> [WRITTEN PROBLEM]: Repeat exactly, please, the lines that begin at the start of the listing and end at the line holding "# copper that".

> [DATA PROVIDED]:
----------------

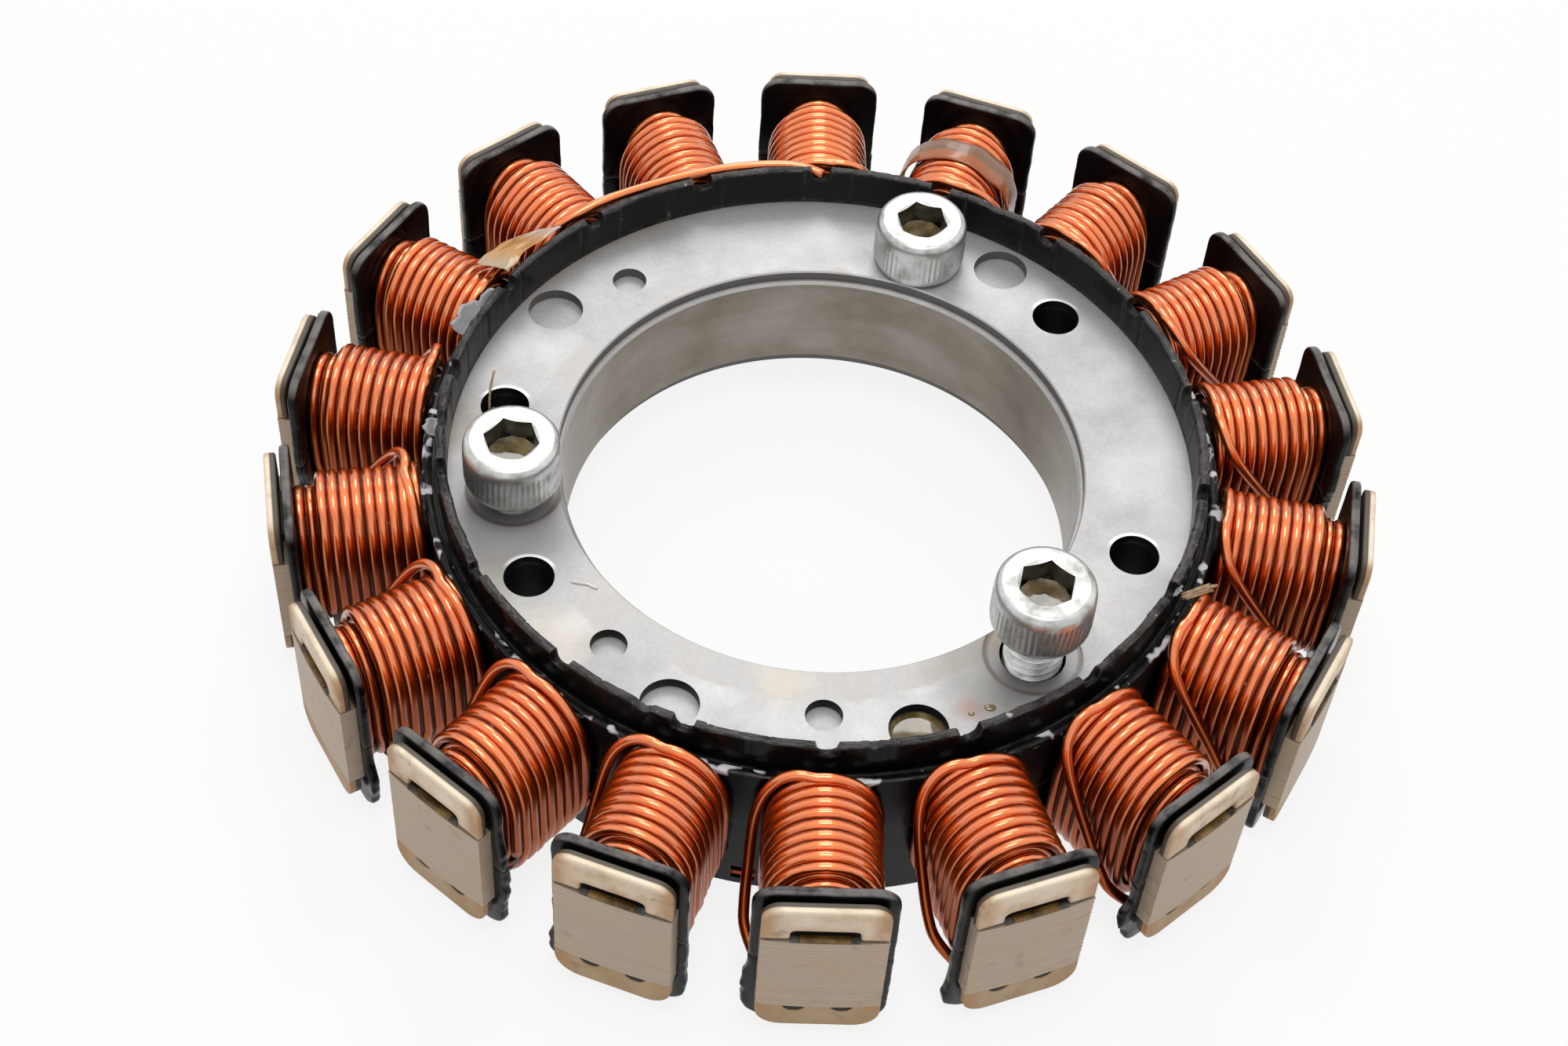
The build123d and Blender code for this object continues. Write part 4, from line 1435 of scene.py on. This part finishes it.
# %% Torn scrap of tape
bpy.ops.mesh.primitive_grid_add(x_subdivisions=28, y_subdivisions=12, size=1)
scrap = made("tape_scrap")
for vertex in scrap.data.vertices:
    along = vertex.co.x + 0.5
    across = vertex.co.y + 0.5
    tear = 0.8 * noise.noise(Vector((along * 4, across * 2, 9)))
    angle = -121.5 - (13.0 - 3.0 * across) * along + tear * 0.7
    radius = 39.8 + 4.1 * across * (1 - 0.35 * along**3) + tear * 0.35
    fold = 0.35 * noise.noise(Vector((along * 3, across * 4, 4)))
    vertex.co = spot(angle, radius, plate_top + 4.95 - 1.3 * across**1.3 + fold)
apply(scrap, "SOLIDIFY", thickness=0.1 * MM, offset=1)
apply(scrap, "SUBSURF", levels=1, render_levels=1)
take(scrap)
bpy.ops.mesh.customdata_custom_splitnormals_clear()
dress(smooth_all(scrap), scrap_tape, "amber_tape", "insulation_scrap")

# %% [markdown]
# Small things that the photograph shows: the frayed end of the lacing on one coil, a shaving of
# copper that hangs out of a hole, and two thin runs of clear varnish that dried on the plate.

# %% Frayed lacing, copper shaving and dried runs
dice = random.Random(77)
fray = []
for _ in range(16):
    side = dice.uniform(-0.45, 0.45)
    turn = side + dice.uniform(-0.3, 0.3)
    inner_end = (61.2 + turn, 40.2 + dice.uniform(-0.2, 0.5), 3.2 + dice.uniform(0, 0.3))
    outer_end = (64.2 + side * 1.6, 42.5 + dice.uniform(-0.5, 0.5), 3.75 + dice.uniform(-0.1, 0.35))
    start, end = over_plate([inner_end, outer_end])
    sag = Vector((dice.uniform(-0.15, 0.15), dice.uniform(-0.15, 0.15), dice.uniform(0.0, 0.3)))
    fibre = [start, (start + end) / 2 + sag, end]
    fray.append(wire("fibre", fibre, dice.uniform(0.07, 0.13), sides=1, smooth=True))
dress(join(fray, "lacing_end"), twine, "amber_tape")


def thin_wires(name, routes, material, slot):
    """Thin smooth wires over the plate, as one piece, from their radii and routes."""
    pieces = [wire(name, over_plate(route), radius, sides=2, smooth=True) for radius, route in routes]
    dress(join(pieces, name), material, slot)


hair = [(-98.3, 35.2, -2.2), (-99.6, 35.4, -0.6), (-101.3, 35.6, 0.5), (-103.5, 35.75, 1.1),
        (-105.6, 35.9, 1.2)]
curl = [(-99.0, 35.3, -0.3), (-98.2, 34.6, 0.8), (-97.2, 34.4, 0.9), (-96.6, 33.6, 0.4), (-95.9, 33.1, -0.4)]
thin_wires("copper_shaving", [(0.13, hair), (0.07, curl)], twine, "copper_wire")
long_run = [(-55.2, 30.4, 0.02), (-54.0, 29.9, 0.05), (-53.2, 29.3, 0.05), (-52.2, 29.1, 0.03),
            (-51.0, 28.8, 0.02)]
short_run = [(-90.5, 29.0, 0.02), (-88.2, 28.2, 0.05), (-86.6, 28.5, 0.03), (-85.2, 28.0, 0.02)]
thin_wires("varnish_runs", [(0.16, long_run), (0.16, short_run)], clear_varnish, "amber_tape")

# %% [markdown]
# The three M6 socket screws are zinc plated. The head is turned, its middle band pressed into
# fine teeth and the socket cut with a hexagon, whose rim gets a short lead-in.

# %% Head of a socket screw
head_height = 6.0
socket_floor = 3.0
socket_reach = 5 / sqrt(3)
knurl_teeth = 52
knurl_sides = 4 * knurl_teeth
knurl_low = 1.1
knurl_high = 4.3


def cone(name, low_radius, high_radius, low, high, sides):
    """A piece of a cone on the axis."""
    place = (0, 0, (low + high) / 2 * MM)
    bpy.ops.mesh.primitive_cone_add(vertices=sides, radius1=low_radius * MM, radius2=high_radius * MM,
                                    depth=(high - low) * MM, location=place)
    return made(name)


def screw_head():
    """The head at the origin, its seat at height zero."""
    section = [(4.3, 0.0), (4.72, 0.22), (4.93, 0.75), (4.96, knurl_low - 0.05), (5.0, knurl_low + 0.15),
               (5.0, knurl_high - 0.15), (4.97, knurl_high + 0.05), (4.96, 4.95), (4.87, 5.4), (4.68, 5.74),
               (4.4, 5.92), (4.1, head_height)]
    piece = turned("head", section, sides=knurl_sides, closed=False)
    for vertex in piece.data.vertices:
        number = round(atan2(vertex.co.y, vertex.co.x) / (2 * pi) * knurl_sides)
        if knurl_low < vertex.co.z / MM < knurl_high and number % 4 in (0, 1):
            vertex.co.xy *= 0.98
    face_out(piece, fill=True)
    place = (0, 0, (socket_floor + 3) * MM)
    bpy.ops.mesh.primitive_cylinder_add(vertices=6, radius=socket_reach * MM, depth=6 * MM, location=place)
    cut(piece, [made("hexagon")])
    cut(piece, [cone("lead in", 2.5, 3.1, head_height - 0.2, head_height + 0.1, 96)])
    return piece


# %% [markdown]
# The thread is a zigzag that the Screw modifier sweeps up by one pitch a turn, because that is how
# a thread is made, and rings stacked on each other would show. A small cone closes its tip.

# %% Shank of a socket screw
shank_length = 16.0
pitch = 1.0
crest = 2.98
root = 2.45


def screw_shank():
    """The threaded shank below the head."""
    low = -shank_length + 0.6
    points = []
    for turn in range(int(shank_length - 1)):
        base = low + pitch * turn
        points += [(crest - 0.05, base), (crest, base + 0.06), (root, base + 0.44), (root, base + 0.56),
                   (crest, base + 0.94)]
    mesh = bpy.data.meshes.new("thread")
    edges = [(at, at + 1) for at in range(len(points) - 1)]
    mesh.from_pydata([(x * MM, 0, z * MM) for x, z in points], edges, [])
    piece = add("thread", mesh)
    apply(piece, "SCREW", angle=2 * pi, screw_offset=pitch * MM, iterations=1, steps=48, render_steps=48,
          use_merge_vertices=True, merge_threshold=MM / 1000)
    face_out(piece, fill=True)
    return join([piece, cone("tip", 2.1, 2.6, -shank_length, -shank_length + 0.8, 48)], "shank")


# %% [markdown]
# Varnish ran down the screws and filled part of each socket. Its surface is a hexagon dished like
# a drop in a cup: a disc with rings of faces, whose outline is pulled in to the hexagon's sides.

# %% Varnish in a socket
pool_rings = 7
pool_reach = socket_reach - 0.03


def socket_pool(name):
    """The hexagon of varnish in a socket."""
    bpy.ops.mesh.primitive_circle_add(vertices=48, radius=pool_reach * MM, fill_type="NGON",
                                      location=(0, 0, socket_floor * MM))
    piece = made(name)
    whole(piece)
    for _ in range(pool_rings):
        bpy.ops.mesh.inset(thickness=pool_reach / (pool_rings + 1) * MM, depth=0)
    leave()
    for vertex in piece.data.vertices:
        turn = atan2(vertex.co.y, vertex.co.x)
        out = vertex.co.xy.length / (pool_reach * MM)
        vertex.co.xy *= cos(pi / 6) / cos((turn % (pi / 3)) - pi / 6)
        vertex.co.z += (0.3 + 0.2 * out**4) * MM
    return smooth_all(piece)


# %% Three screws standing in their holes
screw_lifts = (0.0, 1.8, 5.3)
hexagon_turns = (12, 20, 48)
standing = zip(screw_angles, screw_lifts, hexagon_turns)
for number, (angle, lift, hexagon_turn) in enumerate(standing, start=1):
    metal = join([screw_head(), screw_shank()], f"plated_screw_{number}")
    shade(metal, 32)
    apply(metal, "WEIGHTED_NORMAL", keep_sharp=True)
    for material in (zinc, socket):
        metal.data.materials.append(material)
    for face in metal.data.polygons:
        centre = face.center / MM
        if centre.xy.length < 2.95 and socket_floor - 0.1 < centre.z < head_height - 0.35:
            face.material_index = 1
    pool = socket_pool(f"socket_varnish_{number}")
    seat = spot(angle, screw_circle, plate_top + lift)
    for piece in (metal, pool):
        piece.data.transform(Matrix.Rotation(radians(hexagon_turn), 4, "Z"))
        piece.data.transform(Matrix.Translation(seat))
    dress(metal, zinc, "zinc_screw", f"socket_screw_{number}")
    dress(pool, varnish, "amber_tape")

----------------

> [EXERCISE OUTPUT]:
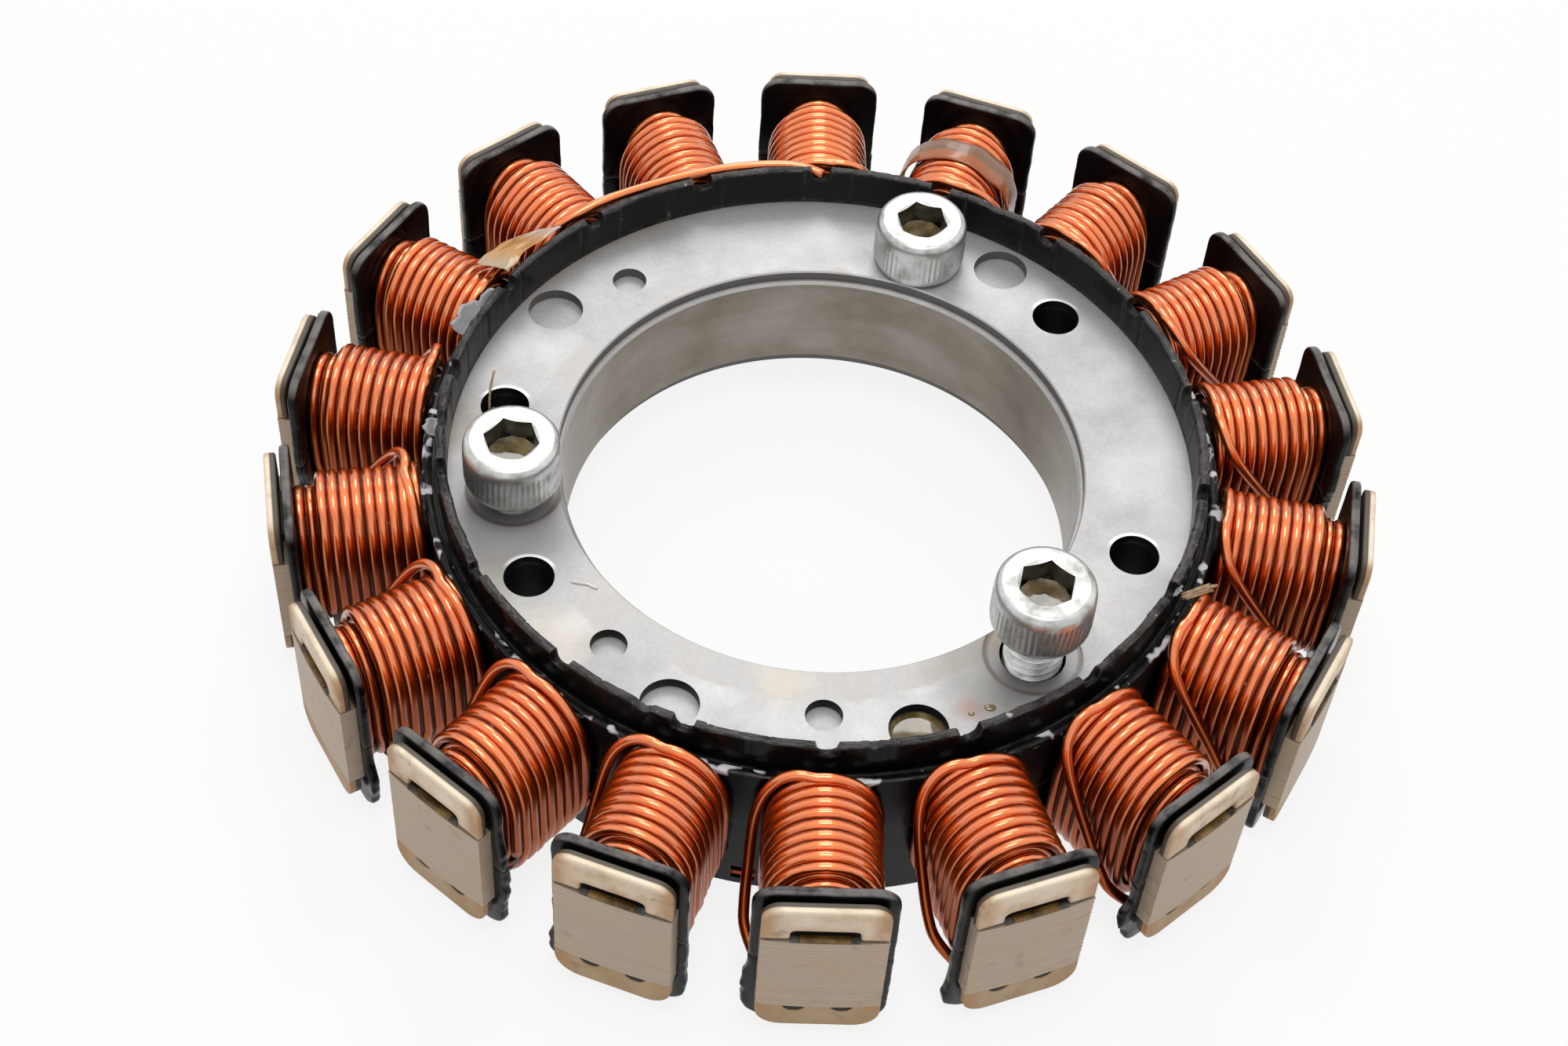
The build123d and Blender code for this object continues. Write part 4, from line 1435 of scene.py on. This part finishes it.
# %% Torn scrap of tape
bpy.ops.mesh.primitive_grid_add(x_subdivisions=28, y_subdivisions=12, size=1)
scrap = made("tape_scrap")
for vertex in scrap.data.vertices:
    along = vertex.co.x + 0.5
    across = vertex.co.y + 0.5
    tear = 0.8 * noise.noise(Vector((along * 4, across * 2, 9)))
    angle = -121.5 - (13.0 - 3.0 * across) * along + tear * 0.7
    radius = 39.8 + 4.1 * across * (1 - 0.35 * along**3) + tear * 0.35
    fold = 0.35 * noise.noise(Vector((along * 3, across * 4, 4)))
    vertex.co = spot(angle, radius, plate_top + 4.95 - 1.3 * across**1.3 + fold)
apply(scrap, "SOLIDIFY", thickness=0.1 * MM, offset=1)
apply(scrap, "SUBSURF", levels=1, render_levels=1)
take(scrap)
bpy.ops.mesh.customdata_custom_splitnormals_clear()
dress(smooth_all(scrap), scrap_tape, "amber_tape", "insulation_scrap")

# %% [markdown]
# Small things that the photograph shows: the frayed end of the lacing on one coil, a shaving of
# copper that hangs out of a hole, and two thin runs of clear varnish that dried on the plate.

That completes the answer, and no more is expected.